◆ WORK TO DO:
Begin with the line that contains "add_laser_source()" and end with the line that contains "# The cabin's": copy that span of lines exactly, and nothing outside it.

-- begin --

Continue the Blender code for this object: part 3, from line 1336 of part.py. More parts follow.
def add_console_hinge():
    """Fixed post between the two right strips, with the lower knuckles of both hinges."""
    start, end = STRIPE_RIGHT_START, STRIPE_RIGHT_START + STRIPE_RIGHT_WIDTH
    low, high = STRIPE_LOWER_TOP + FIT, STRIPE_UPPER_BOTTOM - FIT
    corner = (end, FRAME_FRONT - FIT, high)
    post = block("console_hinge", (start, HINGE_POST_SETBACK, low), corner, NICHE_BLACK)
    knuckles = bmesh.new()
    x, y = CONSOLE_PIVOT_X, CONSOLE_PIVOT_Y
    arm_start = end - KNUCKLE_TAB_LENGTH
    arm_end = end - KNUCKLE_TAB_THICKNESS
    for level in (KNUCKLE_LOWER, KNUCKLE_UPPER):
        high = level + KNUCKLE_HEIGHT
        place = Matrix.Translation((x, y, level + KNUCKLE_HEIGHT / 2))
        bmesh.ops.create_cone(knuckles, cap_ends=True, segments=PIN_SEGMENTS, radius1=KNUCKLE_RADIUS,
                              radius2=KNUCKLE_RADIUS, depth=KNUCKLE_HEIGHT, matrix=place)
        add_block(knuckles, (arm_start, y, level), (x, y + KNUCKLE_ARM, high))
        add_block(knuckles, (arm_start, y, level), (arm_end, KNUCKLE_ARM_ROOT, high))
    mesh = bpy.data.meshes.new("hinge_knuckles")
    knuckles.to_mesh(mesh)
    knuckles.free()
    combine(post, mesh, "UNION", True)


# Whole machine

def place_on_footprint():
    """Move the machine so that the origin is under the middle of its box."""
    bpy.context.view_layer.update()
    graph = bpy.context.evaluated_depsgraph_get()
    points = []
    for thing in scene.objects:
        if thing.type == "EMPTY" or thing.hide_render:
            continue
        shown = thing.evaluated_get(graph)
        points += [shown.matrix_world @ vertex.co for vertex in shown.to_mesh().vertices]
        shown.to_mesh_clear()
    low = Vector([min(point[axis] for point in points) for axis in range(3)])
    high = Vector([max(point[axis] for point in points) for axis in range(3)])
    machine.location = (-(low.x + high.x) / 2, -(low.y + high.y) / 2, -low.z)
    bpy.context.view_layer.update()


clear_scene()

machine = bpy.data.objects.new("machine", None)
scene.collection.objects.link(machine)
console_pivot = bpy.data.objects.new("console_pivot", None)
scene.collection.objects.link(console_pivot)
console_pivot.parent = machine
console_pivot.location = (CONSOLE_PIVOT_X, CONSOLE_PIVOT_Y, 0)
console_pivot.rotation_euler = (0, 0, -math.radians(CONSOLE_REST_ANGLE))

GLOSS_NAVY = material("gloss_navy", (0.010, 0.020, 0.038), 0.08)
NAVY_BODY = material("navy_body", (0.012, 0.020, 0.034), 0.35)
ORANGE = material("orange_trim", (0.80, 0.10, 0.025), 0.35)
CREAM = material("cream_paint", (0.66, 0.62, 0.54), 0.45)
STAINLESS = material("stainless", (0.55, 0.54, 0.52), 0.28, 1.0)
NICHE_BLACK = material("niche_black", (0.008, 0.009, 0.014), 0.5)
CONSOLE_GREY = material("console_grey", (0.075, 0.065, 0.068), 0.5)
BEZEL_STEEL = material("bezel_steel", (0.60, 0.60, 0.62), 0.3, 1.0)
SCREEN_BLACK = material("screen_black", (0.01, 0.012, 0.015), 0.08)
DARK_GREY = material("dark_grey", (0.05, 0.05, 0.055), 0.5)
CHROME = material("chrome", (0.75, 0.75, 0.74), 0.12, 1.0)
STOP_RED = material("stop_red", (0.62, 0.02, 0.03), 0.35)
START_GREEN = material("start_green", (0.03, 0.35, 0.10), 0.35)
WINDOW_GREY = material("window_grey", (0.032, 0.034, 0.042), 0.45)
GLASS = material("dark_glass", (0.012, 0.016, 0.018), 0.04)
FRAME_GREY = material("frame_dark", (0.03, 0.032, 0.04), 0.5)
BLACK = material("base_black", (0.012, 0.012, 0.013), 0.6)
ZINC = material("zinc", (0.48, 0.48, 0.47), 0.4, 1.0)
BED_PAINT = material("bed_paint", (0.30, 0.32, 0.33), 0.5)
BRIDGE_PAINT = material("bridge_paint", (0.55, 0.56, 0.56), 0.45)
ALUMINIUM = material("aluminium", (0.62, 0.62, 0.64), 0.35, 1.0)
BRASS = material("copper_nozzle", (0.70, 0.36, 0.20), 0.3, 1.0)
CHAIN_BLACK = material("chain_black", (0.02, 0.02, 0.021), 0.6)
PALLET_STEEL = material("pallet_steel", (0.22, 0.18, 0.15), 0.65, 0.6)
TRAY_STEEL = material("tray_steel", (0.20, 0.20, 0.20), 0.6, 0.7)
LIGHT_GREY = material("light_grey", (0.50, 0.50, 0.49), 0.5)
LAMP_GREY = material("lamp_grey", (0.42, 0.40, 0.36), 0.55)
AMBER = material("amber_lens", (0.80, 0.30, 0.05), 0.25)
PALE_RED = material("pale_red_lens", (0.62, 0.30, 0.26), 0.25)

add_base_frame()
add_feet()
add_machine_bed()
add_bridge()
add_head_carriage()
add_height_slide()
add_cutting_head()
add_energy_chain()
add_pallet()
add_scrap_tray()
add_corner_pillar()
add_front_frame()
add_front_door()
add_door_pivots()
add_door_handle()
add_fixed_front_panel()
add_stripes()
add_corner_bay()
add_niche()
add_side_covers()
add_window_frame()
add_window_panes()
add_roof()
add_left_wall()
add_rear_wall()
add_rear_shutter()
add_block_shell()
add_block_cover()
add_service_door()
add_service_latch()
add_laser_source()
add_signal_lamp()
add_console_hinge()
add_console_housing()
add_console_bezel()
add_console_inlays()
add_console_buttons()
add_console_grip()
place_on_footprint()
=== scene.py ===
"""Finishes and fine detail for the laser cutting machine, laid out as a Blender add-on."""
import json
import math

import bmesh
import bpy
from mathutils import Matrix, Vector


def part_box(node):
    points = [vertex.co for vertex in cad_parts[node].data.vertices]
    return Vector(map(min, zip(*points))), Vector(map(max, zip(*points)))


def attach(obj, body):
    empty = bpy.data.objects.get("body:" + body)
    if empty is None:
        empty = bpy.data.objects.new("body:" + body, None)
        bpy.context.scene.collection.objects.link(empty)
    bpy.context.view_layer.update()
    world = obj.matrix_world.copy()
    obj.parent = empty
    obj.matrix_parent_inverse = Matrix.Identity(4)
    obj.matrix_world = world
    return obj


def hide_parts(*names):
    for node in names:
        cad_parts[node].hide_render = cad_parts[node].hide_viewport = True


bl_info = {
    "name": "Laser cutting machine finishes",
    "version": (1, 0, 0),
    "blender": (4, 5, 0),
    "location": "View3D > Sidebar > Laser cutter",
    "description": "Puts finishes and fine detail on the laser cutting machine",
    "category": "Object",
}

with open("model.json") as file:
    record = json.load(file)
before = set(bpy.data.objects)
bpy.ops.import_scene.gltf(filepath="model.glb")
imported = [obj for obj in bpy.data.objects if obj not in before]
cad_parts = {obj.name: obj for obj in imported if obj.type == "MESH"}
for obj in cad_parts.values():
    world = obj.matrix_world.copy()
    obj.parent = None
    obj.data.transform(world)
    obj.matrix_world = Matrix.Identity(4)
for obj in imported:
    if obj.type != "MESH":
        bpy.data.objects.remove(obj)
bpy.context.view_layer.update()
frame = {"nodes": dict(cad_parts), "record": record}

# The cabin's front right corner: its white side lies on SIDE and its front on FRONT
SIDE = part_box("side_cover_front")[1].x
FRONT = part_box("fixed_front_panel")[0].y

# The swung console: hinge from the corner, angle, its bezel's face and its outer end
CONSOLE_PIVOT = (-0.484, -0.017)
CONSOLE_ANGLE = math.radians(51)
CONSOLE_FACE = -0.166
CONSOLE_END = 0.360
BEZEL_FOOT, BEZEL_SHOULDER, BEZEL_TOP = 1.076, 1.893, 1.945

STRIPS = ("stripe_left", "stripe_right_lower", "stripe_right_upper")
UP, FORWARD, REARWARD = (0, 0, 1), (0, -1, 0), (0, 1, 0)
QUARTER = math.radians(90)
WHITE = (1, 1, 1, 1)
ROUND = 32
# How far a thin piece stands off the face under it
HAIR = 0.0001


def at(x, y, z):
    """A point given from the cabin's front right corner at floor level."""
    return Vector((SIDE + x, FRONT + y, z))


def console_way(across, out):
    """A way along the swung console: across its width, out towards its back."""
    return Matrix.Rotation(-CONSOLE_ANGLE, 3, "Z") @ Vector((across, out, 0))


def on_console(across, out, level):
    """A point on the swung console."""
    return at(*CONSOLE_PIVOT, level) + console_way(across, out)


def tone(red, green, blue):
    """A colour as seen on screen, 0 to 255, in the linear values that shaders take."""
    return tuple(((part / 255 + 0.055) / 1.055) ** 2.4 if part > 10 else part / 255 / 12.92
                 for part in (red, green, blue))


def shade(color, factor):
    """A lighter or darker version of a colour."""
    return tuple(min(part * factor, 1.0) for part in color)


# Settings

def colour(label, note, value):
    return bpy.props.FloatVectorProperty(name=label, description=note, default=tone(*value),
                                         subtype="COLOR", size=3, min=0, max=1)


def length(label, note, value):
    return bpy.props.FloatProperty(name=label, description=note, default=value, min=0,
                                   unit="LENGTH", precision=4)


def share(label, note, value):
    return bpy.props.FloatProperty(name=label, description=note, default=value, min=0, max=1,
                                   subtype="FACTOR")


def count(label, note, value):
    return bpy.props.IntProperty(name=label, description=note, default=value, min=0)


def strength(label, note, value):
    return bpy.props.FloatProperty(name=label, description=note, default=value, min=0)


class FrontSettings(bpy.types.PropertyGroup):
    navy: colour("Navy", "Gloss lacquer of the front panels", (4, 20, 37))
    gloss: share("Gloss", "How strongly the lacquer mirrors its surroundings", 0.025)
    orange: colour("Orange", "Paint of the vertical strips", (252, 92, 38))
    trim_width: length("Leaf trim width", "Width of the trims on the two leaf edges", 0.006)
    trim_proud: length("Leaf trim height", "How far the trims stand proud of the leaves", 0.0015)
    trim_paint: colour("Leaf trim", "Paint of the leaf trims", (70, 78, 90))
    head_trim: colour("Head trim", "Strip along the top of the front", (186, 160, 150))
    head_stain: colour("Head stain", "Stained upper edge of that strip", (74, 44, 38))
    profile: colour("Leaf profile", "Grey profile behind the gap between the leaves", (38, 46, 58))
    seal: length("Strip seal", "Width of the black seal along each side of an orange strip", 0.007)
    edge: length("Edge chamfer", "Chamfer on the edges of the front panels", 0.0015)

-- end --
-- begin --

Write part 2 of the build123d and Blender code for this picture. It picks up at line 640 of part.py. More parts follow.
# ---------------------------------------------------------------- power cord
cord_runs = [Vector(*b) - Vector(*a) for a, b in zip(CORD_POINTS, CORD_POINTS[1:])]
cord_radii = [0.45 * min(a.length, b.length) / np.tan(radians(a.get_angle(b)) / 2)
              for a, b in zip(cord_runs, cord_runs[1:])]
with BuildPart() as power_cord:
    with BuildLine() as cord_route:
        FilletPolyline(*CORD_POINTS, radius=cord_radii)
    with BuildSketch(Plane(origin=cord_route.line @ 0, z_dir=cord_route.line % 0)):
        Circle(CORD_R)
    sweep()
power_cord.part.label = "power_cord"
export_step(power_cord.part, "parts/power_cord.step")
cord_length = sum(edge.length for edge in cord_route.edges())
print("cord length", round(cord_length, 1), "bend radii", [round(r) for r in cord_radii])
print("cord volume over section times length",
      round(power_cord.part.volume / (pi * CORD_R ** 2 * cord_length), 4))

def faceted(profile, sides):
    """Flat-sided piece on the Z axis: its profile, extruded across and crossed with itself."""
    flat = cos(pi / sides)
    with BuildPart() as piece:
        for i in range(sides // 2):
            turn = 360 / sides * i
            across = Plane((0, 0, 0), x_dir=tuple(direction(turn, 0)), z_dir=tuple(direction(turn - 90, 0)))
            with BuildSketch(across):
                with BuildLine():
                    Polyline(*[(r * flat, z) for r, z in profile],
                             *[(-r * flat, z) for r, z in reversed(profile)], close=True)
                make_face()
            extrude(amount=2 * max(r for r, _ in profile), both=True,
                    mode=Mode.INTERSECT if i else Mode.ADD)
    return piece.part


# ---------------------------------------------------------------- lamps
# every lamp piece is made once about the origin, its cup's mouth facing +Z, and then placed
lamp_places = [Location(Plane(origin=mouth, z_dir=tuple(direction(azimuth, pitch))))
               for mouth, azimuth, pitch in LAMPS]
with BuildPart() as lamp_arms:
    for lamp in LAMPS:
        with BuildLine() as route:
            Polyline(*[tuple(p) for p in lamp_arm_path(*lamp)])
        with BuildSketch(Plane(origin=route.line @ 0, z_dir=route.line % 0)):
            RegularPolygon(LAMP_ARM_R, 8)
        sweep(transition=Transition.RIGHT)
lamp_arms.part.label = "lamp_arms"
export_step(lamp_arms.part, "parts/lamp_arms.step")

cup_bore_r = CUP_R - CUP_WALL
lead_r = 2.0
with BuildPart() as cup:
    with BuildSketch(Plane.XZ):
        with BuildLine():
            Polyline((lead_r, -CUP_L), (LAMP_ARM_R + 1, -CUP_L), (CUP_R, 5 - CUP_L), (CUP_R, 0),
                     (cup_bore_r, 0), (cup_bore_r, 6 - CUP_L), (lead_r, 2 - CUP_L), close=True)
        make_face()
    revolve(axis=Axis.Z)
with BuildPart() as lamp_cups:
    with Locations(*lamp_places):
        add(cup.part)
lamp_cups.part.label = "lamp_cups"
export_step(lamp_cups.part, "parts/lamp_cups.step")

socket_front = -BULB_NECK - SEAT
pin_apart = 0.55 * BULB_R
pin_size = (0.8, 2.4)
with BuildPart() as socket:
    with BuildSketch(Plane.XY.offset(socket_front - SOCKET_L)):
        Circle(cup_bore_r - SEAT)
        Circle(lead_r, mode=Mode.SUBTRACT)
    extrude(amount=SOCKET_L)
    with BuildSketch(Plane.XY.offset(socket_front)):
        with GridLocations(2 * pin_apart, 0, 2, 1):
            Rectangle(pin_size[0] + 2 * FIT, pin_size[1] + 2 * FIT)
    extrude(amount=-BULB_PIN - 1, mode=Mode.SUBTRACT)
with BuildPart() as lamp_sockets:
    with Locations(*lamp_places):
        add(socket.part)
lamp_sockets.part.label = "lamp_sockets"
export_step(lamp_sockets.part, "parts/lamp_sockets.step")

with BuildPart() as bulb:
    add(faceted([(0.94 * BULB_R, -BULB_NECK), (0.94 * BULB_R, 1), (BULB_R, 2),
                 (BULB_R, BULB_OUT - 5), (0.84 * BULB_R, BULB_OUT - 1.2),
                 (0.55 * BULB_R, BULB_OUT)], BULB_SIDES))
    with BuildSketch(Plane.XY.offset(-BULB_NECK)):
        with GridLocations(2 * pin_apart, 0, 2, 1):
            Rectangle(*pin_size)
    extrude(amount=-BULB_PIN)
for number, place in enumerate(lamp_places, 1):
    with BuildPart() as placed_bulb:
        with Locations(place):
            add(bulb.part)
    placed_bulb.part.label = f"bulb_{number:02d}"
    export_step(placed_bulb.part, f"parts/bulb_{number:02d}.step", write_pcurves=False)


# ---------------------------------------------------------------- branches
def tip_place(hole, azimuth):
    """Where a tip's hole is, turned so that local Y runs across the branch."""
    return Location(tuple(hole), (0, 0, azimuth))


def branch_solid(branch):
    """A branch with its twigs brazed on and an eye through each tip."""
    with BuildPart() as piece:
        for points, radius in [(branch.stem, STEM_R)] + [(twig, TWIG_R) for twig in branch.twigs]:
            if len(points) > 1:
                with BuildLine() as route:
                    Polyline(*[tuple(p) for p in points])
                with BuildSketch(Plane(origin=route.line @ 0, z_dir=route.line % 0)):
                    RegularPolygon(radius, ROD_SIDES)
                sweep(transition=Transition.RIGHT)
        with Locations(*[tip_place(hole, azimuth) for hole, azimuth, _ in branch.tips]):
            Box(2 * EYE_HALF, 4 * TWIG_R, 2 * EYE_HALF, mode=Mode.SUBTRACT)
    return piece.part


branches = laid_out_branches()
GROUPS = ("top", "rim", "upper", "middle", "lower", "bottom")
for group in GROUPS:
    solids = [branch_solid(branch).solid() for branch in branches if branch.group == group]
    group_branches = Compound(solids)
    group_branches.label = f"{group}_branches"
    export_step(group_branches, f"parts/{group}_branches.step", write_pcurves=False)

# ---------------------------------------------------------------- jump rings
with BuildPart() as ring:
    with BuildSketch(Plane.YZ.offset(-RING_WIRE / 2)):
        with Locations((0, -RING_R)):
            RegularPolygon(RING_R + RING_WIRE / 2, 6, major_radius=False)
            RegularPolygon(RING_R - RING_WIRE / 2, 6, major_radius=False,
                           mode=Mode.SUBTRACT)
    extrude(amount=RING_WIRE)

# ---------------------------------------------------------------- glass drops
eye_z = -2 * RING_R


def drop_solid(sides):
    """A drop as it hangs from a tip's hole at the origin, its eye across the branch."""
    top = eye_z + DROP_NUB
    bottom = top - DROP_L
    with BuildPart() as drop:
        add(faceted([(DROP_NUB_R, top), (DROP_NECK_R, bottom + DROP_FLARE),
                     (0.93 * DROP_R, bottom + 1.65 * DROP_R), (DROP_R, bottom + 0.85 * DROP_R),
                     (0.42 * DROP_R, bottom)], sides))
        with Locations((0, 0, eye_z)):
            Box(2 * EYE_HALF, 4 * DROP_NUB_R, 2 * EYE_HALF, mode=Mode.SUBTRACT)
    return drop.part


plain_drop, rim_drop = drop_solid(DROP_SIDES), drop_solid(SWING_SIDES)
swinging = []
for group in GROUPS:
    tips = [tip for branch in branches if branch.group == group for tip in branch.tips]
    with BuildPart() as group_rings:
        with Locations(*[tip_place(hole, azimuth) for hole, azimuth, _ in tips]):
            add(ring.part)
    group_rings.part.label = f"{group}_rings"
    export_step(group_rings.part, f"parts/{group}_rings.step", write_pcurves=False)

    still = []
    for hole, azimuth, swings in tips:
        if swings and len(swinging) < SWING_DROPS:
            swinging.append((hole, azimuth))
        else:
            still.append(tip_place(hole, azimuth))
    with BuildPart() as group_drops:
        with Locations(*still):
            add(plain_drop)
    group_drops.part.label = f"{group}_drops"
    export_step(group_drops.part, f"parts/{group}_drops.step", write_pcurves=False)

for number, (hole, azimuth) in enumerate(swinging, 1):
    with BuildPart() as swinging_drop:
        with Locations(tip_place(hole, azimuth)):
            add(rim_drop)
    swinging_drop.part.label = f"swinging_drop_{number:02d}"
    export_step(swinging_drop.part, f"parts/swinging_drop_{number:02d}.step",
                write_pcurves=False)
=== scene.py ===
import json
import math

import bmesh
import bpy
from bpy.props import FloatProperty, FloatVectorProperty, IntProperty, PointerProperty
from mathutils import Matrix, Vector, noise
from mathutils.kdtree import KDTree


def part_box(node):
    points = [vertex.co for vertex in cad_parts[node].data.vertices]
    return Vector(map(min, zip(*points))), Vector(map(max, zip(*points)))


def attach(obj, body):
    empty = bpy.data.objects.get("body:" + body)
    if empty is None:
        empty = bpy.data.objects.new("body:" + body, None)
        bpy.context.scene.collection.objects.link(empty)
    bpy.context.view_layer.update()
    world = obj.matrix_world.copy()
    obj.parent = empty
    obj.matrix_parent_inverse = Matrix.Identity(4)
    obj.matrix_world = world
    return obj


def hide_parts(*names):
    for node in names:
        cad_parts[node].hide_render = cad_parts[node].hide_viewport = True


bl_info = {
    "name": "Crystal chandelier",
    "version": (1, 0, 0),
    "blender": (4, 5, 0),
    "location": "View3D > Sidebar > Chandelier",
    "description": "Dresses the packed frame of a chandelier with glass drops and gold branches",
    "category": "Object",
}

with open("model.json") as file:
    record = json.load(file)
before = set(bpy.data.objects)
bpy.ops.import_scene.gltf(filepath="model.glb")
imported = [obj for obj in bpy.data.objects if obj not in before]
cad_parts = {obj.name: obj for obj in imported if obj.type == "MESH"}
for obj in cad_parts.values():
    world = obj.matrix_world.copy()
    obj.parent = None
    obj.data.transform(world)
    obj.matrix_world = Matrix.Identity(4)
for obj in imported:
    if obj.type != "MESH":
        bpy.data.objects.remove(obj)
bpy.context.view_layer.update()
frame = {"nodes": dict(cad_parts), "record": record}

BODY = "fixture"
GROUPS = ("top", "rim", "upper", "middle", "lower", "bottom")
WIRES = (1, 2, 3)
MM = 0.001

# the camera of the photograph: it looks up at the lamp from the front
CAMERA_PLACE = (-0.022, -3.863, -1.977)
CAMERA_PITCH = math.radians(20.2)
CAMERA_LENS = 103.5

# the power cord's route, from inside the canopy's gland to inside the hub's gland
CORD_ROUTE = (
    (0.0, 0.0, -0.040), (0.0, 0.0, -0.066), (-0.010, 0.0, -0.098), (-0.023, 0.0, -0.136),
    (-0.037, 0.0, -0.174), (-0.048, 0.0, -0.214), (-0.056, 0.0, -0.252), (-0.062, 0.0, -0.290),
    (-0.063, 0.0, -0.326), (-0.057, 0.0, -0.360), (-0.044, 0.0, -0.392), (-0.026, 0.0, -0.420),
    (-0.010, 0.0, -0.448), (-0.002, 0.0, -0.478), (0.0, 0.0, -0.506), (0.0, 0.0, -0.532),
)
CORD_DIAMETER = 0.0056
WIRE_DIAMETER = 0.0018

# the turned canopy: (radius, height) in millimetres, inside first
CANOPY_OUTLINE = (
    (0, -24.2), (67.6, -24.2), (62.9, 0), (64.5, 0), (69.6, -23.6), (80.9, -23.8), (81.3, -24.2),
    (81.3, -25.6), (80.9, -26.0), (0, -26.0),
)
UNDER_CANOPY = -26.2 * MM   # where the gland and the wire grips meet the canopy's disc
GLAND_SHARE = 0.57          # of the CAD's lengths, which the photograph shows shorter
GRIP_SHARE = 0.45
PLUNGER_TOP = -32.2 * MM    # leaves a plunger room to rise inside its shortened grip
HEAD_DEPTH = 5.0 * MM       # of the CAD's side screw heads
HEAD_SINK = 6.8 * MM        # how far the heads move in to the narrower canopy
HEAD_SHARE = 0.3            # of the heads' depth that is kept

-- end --

◆ RESULT FOR THIS EXERCISE:
add_laser_source()
add_signal_lamp()
add_console_hinge()
add_console_housing()
add_console_bezel()
add_console_inlays()
add_console_buttons()
add_console_grip()
place_on_footprint()
=== scene.py ===
"""Finishes and fine detail for the laser cutting machine, laid out as a Blender add-on."""
import json
import math

import bmesh
import bpy
from mathutils import Matrix, Vector


def part_box(node):
    points = [vertex.co for vertex in cad_parts[node].data.vertices]
    return Vector(map(min, zip(*points))), Vector(map(max, zip(*points)))


def attach(obj, body):
    empty = bpy.data.objects.get("body:" + body)
    if empty is None:
        empty = bpy.data.objects.new("body:" + body, None)
        bpy.context.scene.collection.objects.link(empty)
    bpy.context.view_layer.update()
    world = obj.matrix_world.copy()
    obj.parent = empty
    obj.matrix_parent_inverse = Matrix.Identity(4)
    obj.matrix_world = world
    return obj


def hide_parts(*names):
    for node in names:
        cad_parts[node].hide_render = cad_parts[node].hide_viewport = True


bl_info = {
    "name": "Laser cutting machine finishes",
    "version": (1, 0, 0),
    "blender": (4, 5, 0),
    "location": "View3D > Sidebar > Laser cutter",
    "description": "Puts finishes and fine detail on the laser cutting machine",
    "category": "Object",
}

with open("model.json") as file:
    record = json.load(file)
before = set(bpy.data.objects)
bpy.ops.import_scene.gltf(filepath="model.glb")
imported = [obj for obj in bpy.data.objects if obj not in before]
cad_parts = {obj.name: obj for obj in imported if obj.type == "MESH"}
for obj in cad_parts.values():
    world = obj.matrix_world.copy()
    obj.parent = None
    obj.data.transform(world)
    obj.matrix_world = Matrix.Identity(4)
for obj in imported:
    if obj.type != "MESH":
        bpy.data.objects.remove(obj)
bpy.context.view_layer.update()
frame = {"nodes": dict(cad_parts), "record": record}

# The cabin's front right corner: its white side lies on SIDE and its front on FRONT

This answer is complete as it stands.